Some other local officials agreed. In Los Angeles, perhaps the epicenter of the homelessness epidemic, Mayor Karen Bass warned cities against using the ruling as a pretext to “arrest their way out of this problem or hide the homelessness crisis in neighboring cities or in jail.”

“Neither will work, neither will save lives and that route is more expensive for taxpayers than actually solving the problem,” she said in a statement.

In Grants Pass, a city of 40,000 tucked into Oregon’s picturesque Rogue River Valley, officials heralded the decision in a legal dispute that has been ongoing for years, dividing a normally quiet community.

Because Grants Pass does not have a homeless shelter, hundreds of unhoused residents took refuge in the city’s public parks as the case played out. Many had lived in Grants Pass for much of their lives and they feared what might happen if they were forced to leave. Nearby homeowners, however, quickly became impatient with the tents and launched an increasingly aggressive group to protest them.

“The case is complicated and homelessness is complicated,” Grants Pass Mayor Sara Bristol said in an interview. “I’ve never seen it as black and white. We do need to address the causes of homelessness and help homeless people, and we do need to protect our public spaces.”

The saga began in 2018, after the city started strictly enforcing its anti-camping measures, triggering a lawsuit from three homeless residents, Debra Blake, Gloria Johnson and John Logan.

The laws imposed fines ranging from $75 to $295, which increased substantially when unpaid and could eventually lead to jail time or a ban from the city’s parks. Blake, Johnson and Logan said the city was punishing them “based on their status of being involuntarily homeless” in violation of the Eighth Amendment.

In 2020, a district judge barred the city from enforcing its anti-camping ban in parks at night if no other shelter was available. A three-judge panel of the U.S. Court of Appeals for the 9th Circuit, which covers Western states, including Oregon, California and Washington, upheld the judge’s decision in 2022.

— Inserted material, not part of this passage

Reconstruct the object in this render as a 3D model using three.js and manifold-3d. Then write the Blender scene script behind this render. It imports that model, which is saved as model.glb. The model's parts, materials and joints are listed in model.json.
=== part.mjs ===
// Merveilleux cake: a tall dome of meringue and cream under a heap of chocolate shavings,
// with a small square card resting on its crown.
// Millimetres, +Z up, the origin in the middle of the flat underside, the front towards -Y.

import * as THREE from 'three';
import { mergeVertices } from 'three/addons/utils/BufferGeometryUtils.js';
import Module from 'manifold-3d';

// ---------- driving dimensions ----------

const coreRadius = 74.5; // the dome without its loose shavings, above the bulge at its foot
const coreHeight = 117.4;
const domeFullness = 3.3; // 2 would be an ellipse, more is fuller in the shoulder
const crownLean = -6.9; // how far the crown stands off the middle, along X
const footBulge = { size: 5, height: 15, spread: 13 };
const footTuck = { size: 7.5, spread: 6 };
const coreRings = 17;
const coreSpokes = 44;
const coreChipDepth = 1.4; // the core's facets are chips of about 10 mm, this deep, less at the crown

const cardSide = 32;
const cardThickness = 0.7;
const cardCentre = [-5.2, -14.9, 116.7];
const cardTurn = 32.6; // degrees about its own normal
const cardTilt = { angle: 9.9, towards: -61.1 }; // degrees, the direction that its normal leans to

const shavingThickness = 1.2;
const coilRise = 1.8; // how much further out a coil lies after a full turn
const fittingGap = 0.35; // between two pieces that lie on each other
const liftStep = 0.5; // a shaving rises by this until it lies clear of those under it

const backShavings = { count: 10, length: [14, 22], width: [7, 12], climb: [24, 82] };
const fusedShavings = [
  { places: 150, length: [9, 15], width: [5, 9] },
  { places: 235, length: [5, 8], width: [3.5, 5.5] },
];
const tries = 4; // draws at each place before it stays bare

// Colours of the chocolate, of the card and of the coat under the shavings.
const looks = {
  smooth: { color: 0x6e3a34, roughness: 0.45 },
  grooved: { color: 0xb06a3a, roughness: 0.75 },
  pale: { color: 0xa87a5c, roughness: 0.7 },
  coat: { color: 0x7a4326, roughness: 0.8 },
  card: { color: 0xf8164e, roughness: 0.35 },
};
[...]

Since then, Bristol said, Grants Pass has been in a state of political paralysis, with leaders unwilling to make significant changes while the case was underway. At the same time, proposals to build new housing and homeless shelters stalled, exacerbating the problem.

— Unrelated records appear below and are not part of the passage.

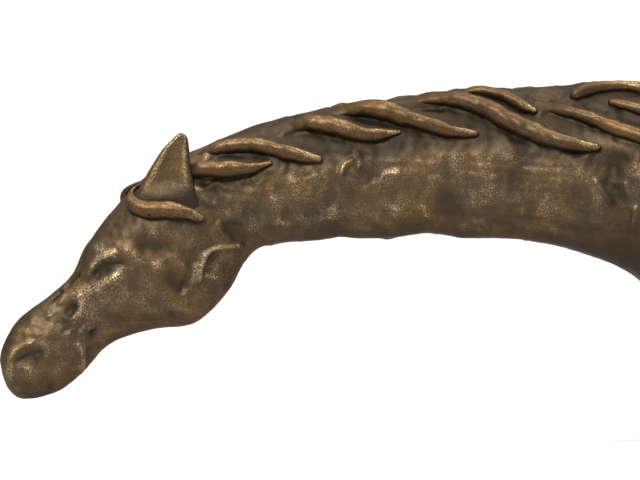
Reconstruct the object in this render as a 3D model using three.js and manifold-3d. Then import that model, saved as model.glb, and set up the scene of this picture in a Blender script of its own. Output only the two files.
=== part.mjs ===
// Horse bust in cast bronze, in millimetres: head, neck, shoulders and breast in one casting.
// The head hangs low at the end of a long level neck, the mane is laid on in rolled locks, and
// the bust is cut flat below the breast, where it stands.
// +X runs from the muzzle to the shoulders, +Z is up, and the horse's left side faces -Y.
// The origin is the middle of the flat underside.

import * as THREE from 'three';
import { mergeVertices } from 'three/addons/utils/BufferGeometryUtils.js';
import Module from 'manifold-3d';

const headLength = 110;           // from the poll to the end of the muzzle
const muzzleAboveGround = 15;     // height of the chin over the surface that the bust stands on
const lockThickness = 6.1;        // across a full lock of the mane
const earLength = 23;             // from its root in the head to its tip

// The side view is drawn on a grid, x to the right and y down. Its squares are shares of the head.
const squaresPerHead = 306;
const square = headLength / squaresPerHead;
const chinY = 398;
const groundY = chinY + muzzleAboveGround / square;
const buriedY = groundY + 110;    // ribs run on to here before the flat cut takes them off
const standFromX = 655;
const standToX = 1072;
const standMiddleX = (standFromX + standToX) / 2;

const near = -1;                  // the horse's left side
const far = 1;

// Ribs of the body from the muzzle to the back, each a section in its own plane:
// crest x, crest y, under x, under y, half width, fullness towards the crest, and how square the
// section is at the crest and underneath, from 1 for an ellipse down to 0.5 for a rounded box.
const ribs = [
  [1, 367, 2, 373, 3, 0, 0.9, 0.9],
  [0, 357, 9, 390, 19, 0, 0.85, 0.9],
  [5, 341, 25, 399, 28, 0, 0.8, 0.85],
  [20, 318, 58, 391.5, 32.5, -0.02, 0.75, 0.85],
  [48, 297, 84.5, 371, 31.5, -0.04, 0.7, 0.85],
  [71, 275.5, 110, 344, 34, 0.02, 0.7, 0.8],
  [83.5, 250, 151, 329.5, 44, 0.12, 0.7, 0.75],
  [103.5, 219, 195, 322.5, 50, 0.1, 0.75, 0.7],
  [132, 188, 228, 292, 48, 0.05, 0.8, 0.75],
  [166, 163, 245, 262, 41, 0, 0.9, 0.85],
  [207, 145, 265, 244.5, 36, -0.12, 0.95, 0.9],
  [256, 125, 304, 241, 36, -0.16, 0.9, 0.9],
  [320, 108, 345, 239, 37, -0.18, 0.9, 0.9],
  [390, 97.5, 390, 238.5, 38, -0.18, 0.9, 0.9],
  [460, 89, 452, 239.5, 41, -0.18, 0.9, 0.9],
  [525, 87, 515, 239, 48, -0.18, 0.9, 0.85],
  [585, 82.5, 583, 253.5, 60, -0.2, 0.9, 0.8],
  [640, 84, 638, 279, 77, -0.2, 0.95, 0.75],
  [692, 85, 660, 320, 95, -0.18, 0.95, 0.65],
  [738, 88, 661, 372, 107, -0.15, 0.9, 0.6],
  [785, 91, standFromX, groundY, 114, -0.12, 0.9, 0.55],
  [840, 95, 710, buriedY - 40, 118, -0.08, 0.85, 0.5],
  [920, 102, 800, buriedY, 117, -0.05, 0.8, 0.5],
  [standToX - 66, 122, 890, buriedY, 111, -0.02, 0.7, 0.5],
  [standToX - 20, 180, 960, buriedY, 104, 0, 0.6, 0.5],
  [standToX - 5, 290, 1000, buriedY, 98, 0, 0.5, 0.5],
  [standToX, 410, 1025, buriedY, 92, 0, 0.5, 0.5],
  [standToX, buriedY - 20, 1045, buriedY, 60, 0, 0.5, 0.6],
];

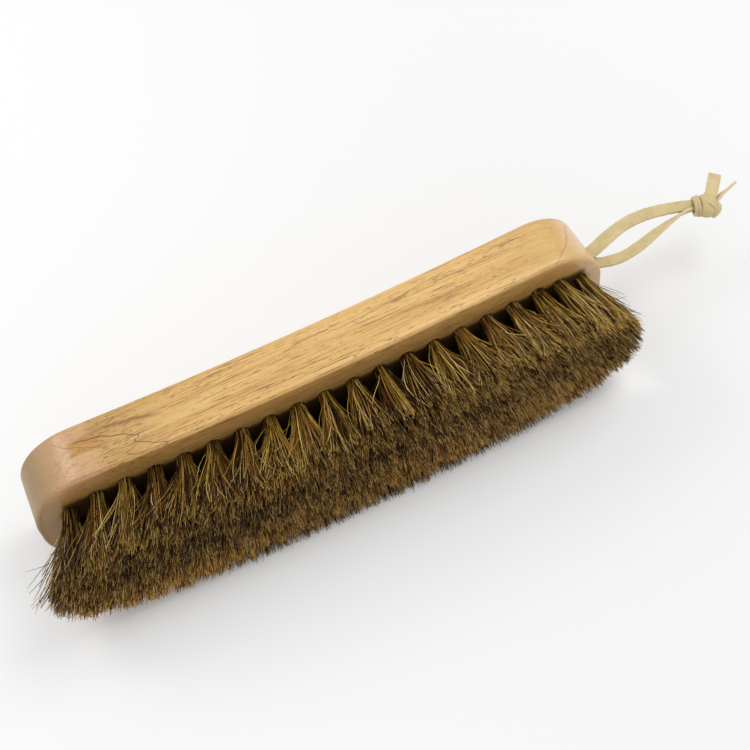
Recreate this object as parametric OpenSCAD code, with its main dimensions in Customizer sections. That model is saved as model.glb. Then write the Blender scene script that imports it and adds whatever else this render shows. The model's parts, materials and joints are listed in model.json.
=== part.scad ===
// Clothes brush: a bowed hardwood block with drilled bristle tufts and a leather hanging thong.
// The brush lies on its flat side face. The origin is the middle of that face, +Z is up,
// +X runs along the block to the thong, and the bristles point to -Y. Lengths are millimetres.

/* [Block] */
// Length of the block, without the thong
block_l = 200; // [190:1:215]
// Width of the block, which stands upright when the brush lies on its side
block_w = 46; // [45:0.5:52]
// Thickness of the block from its back to its bristle face
block_t = 19.5; // [19:0.5:26]
// Radius of the four corners of the block's outline
corner_r = 20; // [12:0.5:20.5]
// Radius of the rounding along every edge
edge_r = 1; // [0.5:0.5:4]
// Radius of the lengthwise bow of the bristle face
bow_r = 1900; // [1500:50:4000]

/* [Tufts] */
// Number of cross rows of tufts
cross_rows = 20; // [20:1:20]
// Distance between cross rows
row_pitch = 9.6; // [9.4:0.1:9.6]
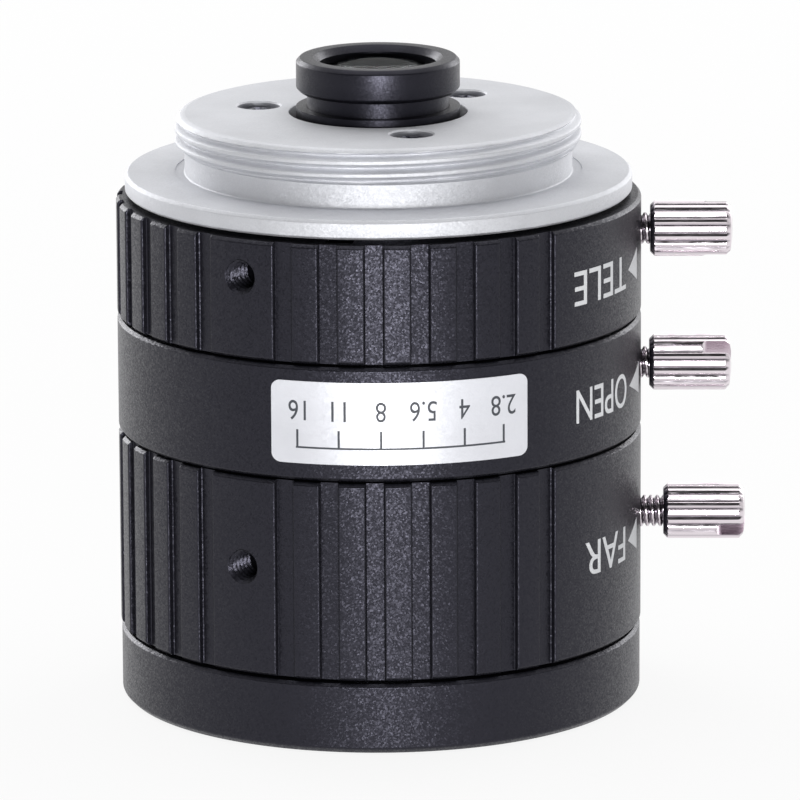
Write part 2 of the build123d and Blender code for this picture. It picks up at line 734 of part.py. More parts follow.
for name, height, gap, slot in (
    ("zoom", zoom_lock_z, zoom_tip_gap, zoom_slot_angle),
    ("iris", iris_lock_z, iris_tip_gap, iris_slot_angle),
    ("focus", focus_lock_z, focus_tip_gap, focus_slot_angle),
):
    parts[f"{name}_lock_screw"] = lock_screw(height, gap, slot)
    parts[f"{name}_lock_tip"] = lock_tip(height, gap)

for name, shape in parts.items():
    solids = shape if isinstance(shape, list) else [shape]
    export_step(Compound([solid for piece in solids for solid in piece.solids()]), f"parts/{name}.step")
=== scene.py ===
import json
import math

import bmesh
import bpy
from bpy.props import FloatProperty, FloatVectorProperty, PointerProperty
from mathutils import Matrix, Vector

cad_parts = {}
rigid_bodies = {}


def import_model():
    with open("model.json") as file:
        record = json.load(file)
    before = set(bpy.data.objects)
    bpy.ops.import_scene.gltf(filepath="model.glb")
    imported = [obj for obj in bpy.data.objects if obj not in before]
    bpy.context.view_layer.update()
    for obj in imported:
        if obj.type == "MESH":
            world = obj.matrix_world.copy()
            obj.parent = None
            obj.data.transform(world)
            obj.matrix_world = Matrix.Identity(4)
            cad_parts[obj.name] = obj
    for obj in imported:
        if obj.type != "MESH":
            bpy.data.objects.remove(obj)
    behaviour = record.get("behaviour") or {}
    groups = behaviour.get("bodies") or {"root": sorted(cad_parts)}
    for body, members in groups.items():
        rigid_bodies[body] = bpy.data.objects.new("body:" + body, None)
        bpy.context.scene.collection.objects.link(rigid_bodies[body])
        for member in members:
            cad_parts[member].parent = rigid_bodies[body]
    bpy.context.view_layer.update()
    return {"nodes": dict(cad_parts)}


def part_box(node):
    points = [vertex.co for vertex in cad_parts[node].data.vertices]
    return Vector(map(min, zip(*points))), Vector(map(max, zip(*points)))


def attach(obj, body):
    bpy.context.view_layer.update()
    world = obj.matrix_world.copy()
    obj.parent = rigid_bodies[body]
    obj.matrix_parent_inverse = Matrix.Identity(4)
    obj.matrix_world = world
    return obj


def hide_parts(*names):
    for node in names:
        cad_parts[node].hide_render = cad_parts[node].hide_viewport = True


bl_info = {
    "name": "Varifocal lens dressing",
    "version": (1, 0, 0),
    "blender": (4, 5, 0),
    "location": "View3D > Sidebar > Lens",
    "description": "Fine metalwork, markings, finishes and a studio for a C-mount varifocal lens",
    "category": "Object",
}

MM = 0.001
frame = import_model()

# Sizes in millimetres and angles in degrees that the fine pieces share with the solids they stand for
RING_BORE = 14.08
CAM_FLOOR = 15.3
PIN_SLOT = 1.7
CAM_RUN_OUT = 4  # turn of a cam groove past the pin at each limit
CAM_DEGREES_PER_MM = 4  # turn that moves a guide pin 1 mm along its groove's arc
GUIDE_ANGLES = (60, 180, 300)
SPARE_HOLES = (120, -120)
FLUTE_PITCH = 10
WORDS_REACH = 40  # the rings carry no flutes within this angle of the lock screws
LOCK_SCREWS = {
    # name: height, start of the stud, start of the head, turn of the driver slot
    "zoom": (29.64, 15.05, 17.0, 105),
    "iris": (21.04, 15.01, 16.96, 47),
    "focus": (11.4, 15.92, 17.87, -34),
}
# name: pin height above the ring's foot, turn in degrees, travel along the axis
CAMS = {"zoom_ring": (3.35, 76, 4.0), "focus_ring": (5.95, 76, -3.2)}


def linear(code):
    """An sRGB hex colour as linear red, green and blue."""
    parts = [int(code[i:i + 2], 16) / 255 for i in (1, 3, 5)]
    return tuple(c / 12.92 if c <= 0.04045 else ((c + 0.055) / 1.055) ** 2.4 for c in parts)


def length(name, description, millimetres):
    """A size that the user may change."""
    return FloatProperty(name=name, description=description, default=millimetres * MM,
                         min=0.0, unit="LENGTH", precision=5)


def colour(name, description, code):
    """A colour that the user may change."""
    return FloatVectorProperty(name=name, description=description, default=linear(code),
                               min=0.0, max=1.0, subtype="COLOR")


def mm(value):
    """Metres as millimetres."""
    return value / MM


def extent(node):
    """The lowest and highest corner of a CAD node in millimetres."""
    low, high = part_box(node)
    return low / MM, high / MM


class LensSizes(bpy.types.PropertyGroup):
    """Sizes of the fine metalwork."""

    ring_radius: length("Ring radius", "Outer radius of the control rings", 16.45)
    ring_chamfer: length("Ring chamfer", "Chamfer at both ends of a ring", 0.2)
    flute_width: length("Flute width", "Width of a grip flute", 1.15)
    flute_depth: length("Flute depth", "Depth of a grip flute", 0.4)
    flute_edge: length("Flute edge", "Rounding along a flute", 0.13)
    mount_pitch: length("Mount thread pitch", "Pitch of the camera thread", 25.4 / 32)
    mount_groove: length("Mount thread depth", "Depth of the camera thread", 0.42)
    filter_pitch: length("Filter thread pitch", "Pitch of the filter thread", 0.5)
    lock_pitch: length("Lock thread pitch", "Pitch of the lock screws", 0.4)
    lock_groove: length("Lock thread depth", "Depth of the lock screw thread", 0.2)
    knurl_depth: length("Knurl depth", "Depth of the straight knurls", 0.13)
    print_height: length("Marking height", "Cap height of the ring markings", 2.15)
    print_thickness: length("Marking thickness", "How far the paint stands on the metal", 0.02)


class LensFinishes(bpy.types.PropertyGroup):
    """Colours and surfaces of the materials."""

    black: colour("Black", "Black anodised rings", "#0b0b0f")
    silver: colour("Silver", "Clear anodised mount", "#d2d3d7")
    nickel: colour("Nickel", "Nickel plated screws", "#e2d9df")
    marking: colour("Markings", "Paint of the words and triangles", "#c9cacd")
    foil: colour("Foil", "Label foil", "#d8d9df")
    ink: colour("Ink", "Numbers on the label", "#3a3d44")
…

In a statement, the city said its attorneys would review the Supreme Court’s decision and advise leaders on next steps. And even while the court upheld the anti-camping rules, the city must still comply with state law that requires such bans to be “objectively reasonable.” It’s too soon, officials said, to know exactly how the new legal landscape will impact the unhoused residents of Grants Pass.

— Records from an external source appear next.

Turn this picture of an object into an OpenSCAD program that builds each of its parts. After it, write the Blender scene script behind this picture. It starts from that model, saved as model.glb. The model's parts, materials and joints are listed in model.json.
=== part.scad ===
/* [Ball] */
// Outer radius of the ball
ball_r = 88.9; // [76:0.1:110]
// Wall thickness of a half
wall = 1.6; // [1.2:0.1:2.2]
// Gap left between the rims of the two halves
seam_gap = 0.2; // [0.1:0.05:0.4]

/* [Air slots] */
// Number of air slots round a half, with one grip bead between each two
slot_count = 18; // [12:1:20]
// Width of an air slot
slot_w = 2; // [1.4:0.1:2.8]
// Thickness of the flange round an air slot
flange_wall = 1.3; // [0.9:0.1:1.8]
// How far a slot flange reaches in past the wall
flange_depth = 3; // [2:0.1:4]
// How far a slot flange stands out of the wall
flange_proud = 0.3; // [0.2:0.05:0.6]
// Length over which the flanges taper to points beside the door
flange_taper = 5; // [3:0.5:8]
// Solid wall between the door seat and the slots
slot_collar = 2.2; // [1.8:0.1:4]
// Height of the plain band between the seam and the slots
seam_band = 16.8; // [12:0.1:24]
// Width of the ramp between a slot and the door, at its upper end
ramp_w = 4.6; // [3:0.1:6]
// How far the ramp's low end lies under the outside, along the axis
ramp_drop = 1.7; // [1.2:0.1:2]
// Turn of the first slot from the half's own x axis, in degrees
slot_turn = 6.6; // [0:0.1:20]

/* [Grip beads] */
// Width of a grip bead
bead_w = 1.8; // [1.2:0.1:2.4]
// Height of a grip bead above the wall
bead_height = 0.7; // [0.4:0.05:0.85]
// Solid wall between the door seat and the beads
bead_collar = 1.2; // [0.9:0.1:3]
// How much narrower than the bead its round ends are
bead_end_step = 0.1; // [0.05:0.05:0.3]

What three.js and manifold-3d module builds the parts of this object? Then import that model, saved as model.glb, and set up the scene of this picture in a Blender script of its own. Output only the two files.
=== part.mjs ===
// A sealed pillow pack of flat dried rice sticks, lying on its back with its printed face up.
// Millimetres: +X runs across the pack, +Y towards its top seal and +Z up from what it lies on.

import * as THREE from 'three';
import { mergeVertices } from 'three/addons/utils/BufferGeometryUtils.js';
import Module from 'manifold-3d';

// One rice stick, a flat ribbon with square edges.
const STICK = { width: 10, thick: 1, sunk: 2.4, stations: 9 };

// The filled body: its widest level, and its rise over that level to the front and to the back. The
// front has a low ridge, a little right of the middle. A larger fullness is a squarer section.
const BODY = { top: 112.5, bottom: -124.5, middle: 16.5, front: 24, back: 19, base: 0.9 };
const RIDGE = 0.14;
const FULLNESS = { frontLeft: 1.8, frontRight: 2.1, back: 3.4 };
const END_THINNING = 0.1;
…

If the city does seek to restrict camping at its parks, it will also probably need to identify another location where its unhoused residents can sleep, Bristol said.

“We as communities and a nation are going to need to figure out how to deal with this,” she said. “And not ignore the problem and not punish people who are the victims of a bad economy.”

Outside one of the city’s parks early Friday morning, Cassy Leach sat in her car and considered how to break the news to some of the many unhoused people she assists every day. It was the ruling she was scared of — but also the one she expected.

“Regardless of the Supreme Court’s decisions, there are still wonderful, beautiful people out here who need support and help and we need to provide that for them,” said Leach, who founded the Mobile Integrative Navigation Team, one of the city’s leading homeless services organization.

She said she’s worried the ruling could lead to more violent confrontations between hostile city residents and the parks’ unhoused population. Already, some people she works with have fled to nearby federal land, where they’re free of harassment from police and angry homeowners, but are more difficult to reach for Leach and other service providers.

She said she hopes the decision will push the city to act with more urgency — and unity.

“Homelessness isn’t going away. It’s only going to continue to skyrocket,” Leach said. “We still need to solve for it. We’re a small town, we could fix this easy if we come together.”